For gritty crime, a good Rebus novel by Ian Rankin is hard to beat. Knowing Edinburgh well, I relish the sense of place and the way Rankin blends the real city with his fictional locales.
And if you haven’t read PJ O’Rourke’s books, then you have missed out on one of the funniest non-fiction writers of the last fifty years. I’d recommend Eat the Rich or Holidays in Hell, books that I have read and re-read yet they still entertain.
Give me some advice about writing…
Start typing. Seriously, if you want to write, start typing, writing long hand or carving your work into the bare rock. A computer is probably the easiest of those three options, in which case you have to fill that white space on the screen with words. Don’t go all Shining and start typing ‘All work and no play makes Jack a dull boy’, because that’s cheating as well as being certifiable.
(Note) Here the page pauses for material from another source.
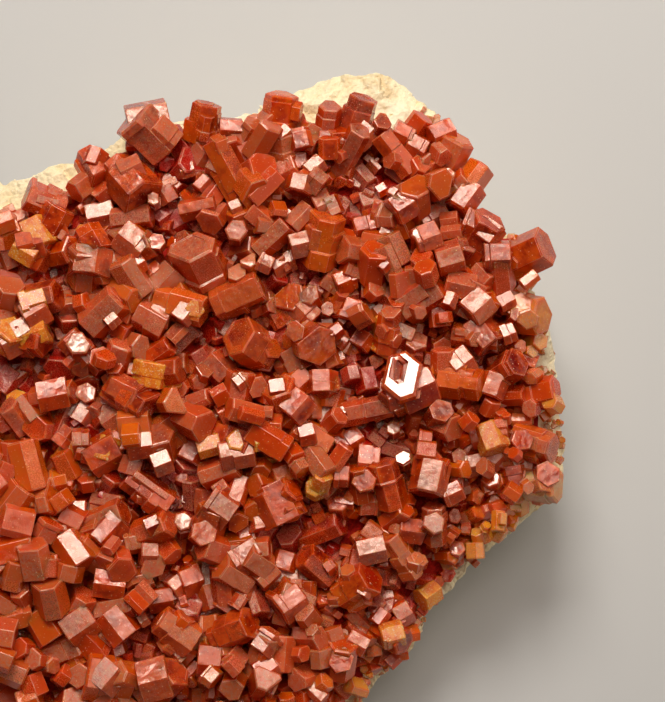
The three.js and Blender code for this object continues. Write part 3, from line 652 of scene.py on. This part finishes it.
def crystal_finish(name, body, glow, colours, clear=0.15):
    """Resinous, translucent crystal with worn edges, cloudy zones, fine growth lines and specks, with painted
    glow at the feet and edges, painted shade in the hollows, dust with a painted sheen on faces that look up,
    and some painted sparkle.
    """
    w = Wiring(name)
    own = w.attribute("own", vector=True)
    tint, worn, gloss = w.attribute("tint"), w.attribute("worn"), w.attribute("gloss")
    cloud = w.noise(own, 0.6, 4.0, 0.65, 0.4)
    streak = w.noise(w.stretched(own, (1.2, 1.2, 7.0)), 1.3, 3.0, 0.6)
    along = w.node("ShaderNodeSeparateXYZ")
    w.link(own, along.inputs[0])
    # Painted glow: the body turns towards the glow colour near each crystal's foot.
    foot = w.ramp(along.outputs[2], 2.5, -2.5, -0.15, 0.30)
    share = w.plus(w.times(w.ramp(cloud, 0.40, 0.60), 0.65), w.times(tint, 0.6))
    colour = w.mix(w.plus(share, foot, clamp=True), body, glow)
    # Painted glow along the edges of the faces.
    painted_edge_glow = w.times(w.near_edge(), w.ramp(cloud, 0.35, 0.6, 0.15, 0.8))
    colour = w.mix(painted_edge_glow, colour, colours.rim)
    # Painted shade: where the tone falls below nought, the crystal turns towards the shade colour.
    colour = w.mix(w.ramp(tint, 0.0, -1.0), colour, colours.shade)
    # Dust and painted sheen: faces that look up turn towards the frost colour in patches.
    dust_and_sheen_mask = w.times(w.attribute("dust"), w.ramp(w.noise(own, 2.6, 5.0, 0.8), 0.38, 0.62, 0.1, 0.85))
    colour = w.mix(dust_and_sheen_mask, colour, colours.frost_and_sheen)
    # Worn edges painted pale: partly wear, partly a painted highlight along the edges.
    colour = w.mix(w.times(worn, w.ramp(cloud, 0.4, 0.6, 0.1, 0.7)), colour, colours.frost_and_sheen)
    # Specks and painted sparkle: small bright spots in a few patches of each crystal.
    sparse = w.ramp(w.noise(own, 0.9, 3.0, 0.7), 0.38, 0.60)
    chosen = w.ramp(w.cells(own, 3.0, "Color"), 0.60, 0.78)
    lit = w.times(w.ramp(w.cells(own, 3.0), 0.32, 0.16), w.times(chosen, sparse))
    skin = w.noise(own, 5.0, 3.0, 0.7)
    rough = w.plus(w.ramp(gloss, 0.0, 1.0, 0.30, 0.04), w.ramp(skin, 0.4, 0.75, -0.02, 0.08))
    swell = w.bump(w.times(w.noise(own, 0.45, 2.0, 0.5), w.ramp(gloss, 0.4, 0.9, 1.0, 0.0)), 0.35)
    height = w.plus(w.times(streak, 0.7), w.times(skin, 0.12))
    w.dress({
        "Base Color": w.mix(lit, colour, SPECK_AND_SPARKLE),
        "Roughness": w.plus(rough, w.times(worn, 0.1), clamp=True),
        "IOR": 1.85,
        "Specular Tint": (1.0, 0.84, 0.73, 1.0),
        "Subsurface Weight": 0.55,
        "Subsurface Radius": (1.0, 0.16, 0.03),
        "Subsurface Scale": 2.2 * MM,
        "Transmission Weight": clear,
        "Normal": w.bump(height, 0.06, swell),
    })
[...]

But if you want to write, write. Singers sing, painters paint, writers must write, ideally every day. It may seem obvious but you’d be surprise how many people talk about writing rather that doing it. Get it down, get past the first draft, then go back and make it better. Then go back and rewrite it again. And again etc.
What’s next for you?
I’m playing around with an idea for a new novel with the same lead character, Kat Foster, which I will start work on later this year. Meanwhile, I’d like to write a crime novel with a comic angle, where the Westway motorway is a key location. For reasons I don’t fully understand, I am a little obsessed with the Westway – maybe in a former life I laid the tarmac or was struck by a car on the day of its grand opening. In any event, writing about it should be cathartic.